As anyone who has spent time in a government-funded entity, such as the DMV, can attest, governmental control provides less motivation for employees to provide customer service. Without competition and profit incentives, Johnson’s proposed grocery stores will not prioritize innovation or improvements in service, leading to outdated store layouts, inefficient operations, and a lack of technological advancements.
Johnson’s grocery stores will be bogged down by bureaucratic inefficiencies. Long lines, extensive paperwork, and government oversight will make even a simple trip to the store a cumbersome ordeal. In the end, socialist grocery stores will end up costing Chicago’s taxpayers more than they expect. Subsidizing the store’s operations, managing inventory, and covering losses will lead to increases in government spending and higher taxes.
And, like a mafia movie come true, large enterprises will monopolize product distribution, creating multiple opportunities for corruption at every level.
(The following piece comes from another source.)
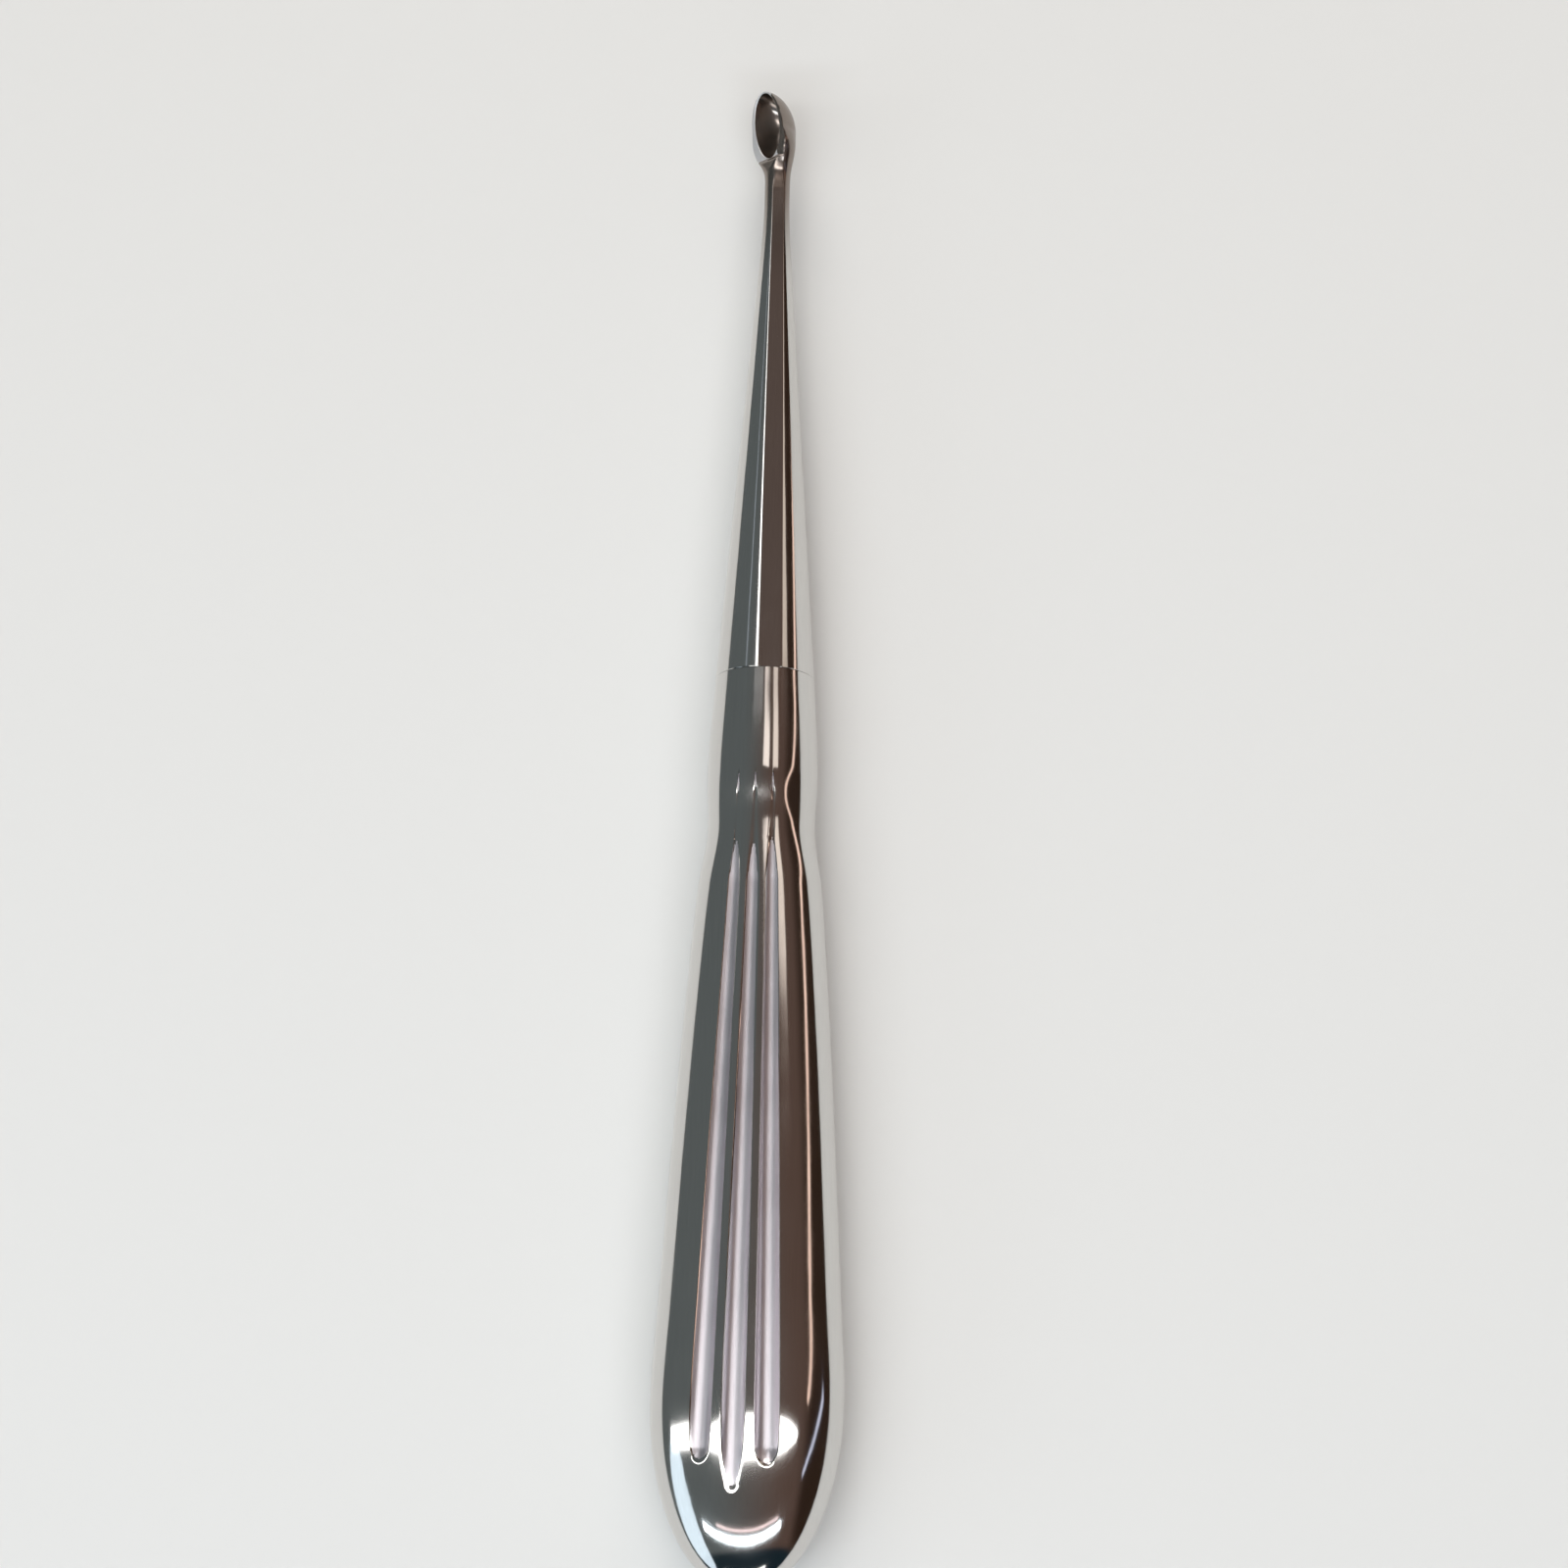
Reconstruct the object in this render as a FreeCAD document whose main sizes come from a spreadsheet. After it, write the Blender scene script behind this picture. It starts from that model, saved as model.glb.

Fully aware of the challenges ahead, Johnson’s administration will be conducting a feasibility study before providing a timeline for opening these stores.
As these proposed socialist grocery stores enter the scene alongside all the other challenges it faces, Chicago seems to be inadvertently auditioning for a drama series on Netflix. Unfortunately, the residents of the Windy City may find themselves facing unexpected expenses and an unwelcome plot twist featuring product scarcity and government-controlled prices.